Non. Il passera trois jours dans cet appartement très confortable qu'on appelle la roulotte, parce qu'au début, durant les années 70, c'est dans une roulotte à l'extérieur de la prison que ça se passait. Tout ça fait partie des privilèges exceptionnels consentis aux détenus canadiens. Dans l'unité voisine de celle-ci, Yves Plamondon, condamné à la prison à vie, reçoit sa compagne et sa famille.

Pendant leur séjour en prison, s'ils ne commettent pas de délits graves, les détenus ont droit à un week-end à la roulotte toutes les six semaines. J'ai été à la main des peines, puis j'ai fait quatre semaines de tour, puis c'est pas aussi propre. C'est même beau.

C'est beau, c'est propre. Même le bâtissement en dedans aussi c'est propre. Tu sais, le gymnase, vous avez vu comment c'est écrit ?

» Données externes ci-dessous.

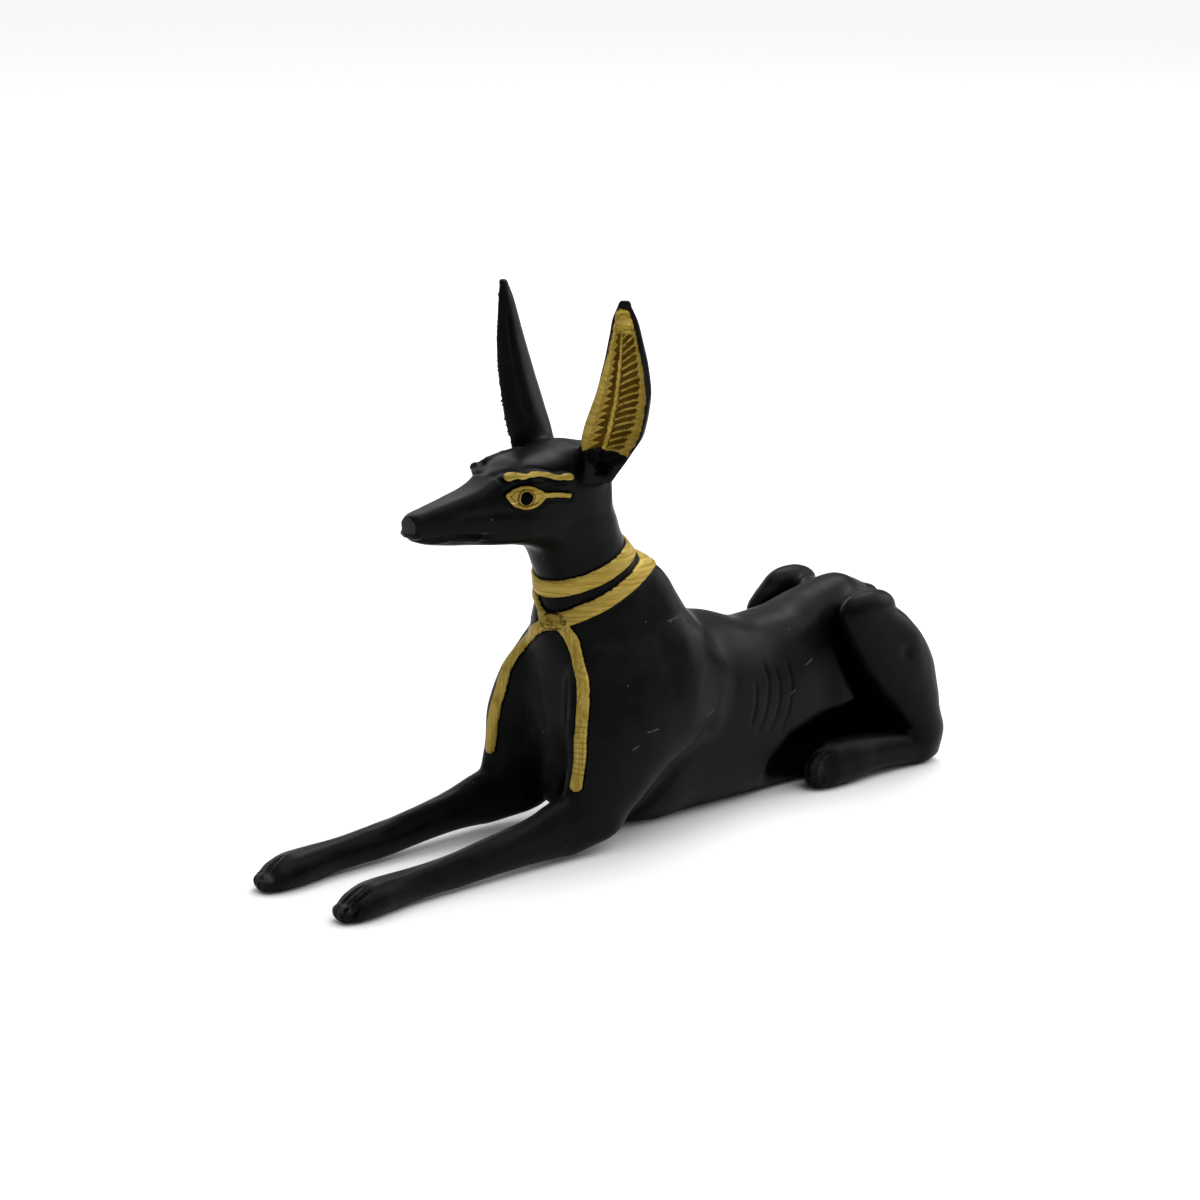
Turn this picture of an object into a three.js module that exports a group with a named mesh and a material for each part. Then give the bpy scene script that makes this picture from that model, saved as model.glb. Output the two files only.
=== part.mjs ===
// A recumbent jackal, cast as one solid: +Z up, millimetres, facing -Y, its left side towards +X.
// The body is a signed field, negative inside, which a regular lattice turns into a closed mesh.
import * as THREE from "three";

// Driving dimensions
const LENGTH = 200; // forepaws to heels
const COLLAR_WIDTH = 4.2; // each of the two bands round the neck
const COLLAR_RAISE = 0.75;
const RIBBON_WIDTH = 3.4; // the two ribbons that hang from the knot
const RIBBON_RAISE = 0.75;
const KNOT_RAISE = 0.95;
const EDGE_SOFTNESS = 0.55; // width of the slope at the edge of a raised band
const EYE_LINE_WIDTH = 1.3;
const EYE_LINE_RAISE = 0.55;
const BROW_WIDTH = 1.6;
const BROW_RAISE = 0.65;
const MOUTH_WIDTH = 1.5;
const MOUTH_DEPTH = 0.6;
const RIB_WIDTH = 1.7;
const RIB_DEPTH = 0.5;
const TOE_WIDTH = 2.1;
const TOE_DEPTH = 1.0;
const SHOULDER_FOLD_WIDTH = 6.4;
const SHOULDER_FOLD_DEPTH = 1.0;
const CHEST_FOLD_WIDTH = 2.6;
const CHEST_FOLD_DEPTH = 0.45;
const SOLE_ROUNDING = 0.5;

// The figure's proportions are laid out on 207 equal parts of its length
const PARTS = 207;
const UNIT = LENGTH / PARTS;

// How finely the surface is laid out
const LATTICE = 1.25 * UNIT;
const FINE_EDGE = 0.72 * UNIT;
const FLATNESS = 0.06 * UNIT; // how far the middle of a long edge may lie from the surface
const TRIANGLES = 9600;

const point = (x, y, z) => new THREE.Vector3(x, y, z).multiplyScalar(UNIT);
const clamp = THREE.MathUtils.clamp;
const ramp = (x) => THREE.MathUtils.smoothstep(x, 0, 1);
const bump = (x) => ramp(1 - Math.abs(x));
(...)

Partout c'est propre. Ailleurs c'est pas le même. Elles sont bien ces pavés-là.

Vous êtes d'accord avec ça ? Ils ont tout. Les laveuses, les chaussures.

Ils ont tout. Est-ce qu'on s'habitue à cette vie-là ? Non, je t'habite souvent.

Je t'habite souvent. Non ? Ben non. La liberté, c'est des roses, pas ici.

OK. Bye. Yves-Colosse Plamondon était un des bandits les plus recherchés de la région de Québec. quand il a été condamné pour triple meurtre en 1986. Les gardiens l'appellent le chef des bagnards parce qu'il est le plus puissant des détenus du 240. Selon ses propres co-détenus, c'est par lui qu'il faut passer pour avoir le droit de vendre de la drogue ou pour avoir des privilèges. Rien ne se fait sans son consentement.

Officiellement président du comité des sports, même les Hells Angels, qui cohabitent, dans le 240 sont forcés de le respecter.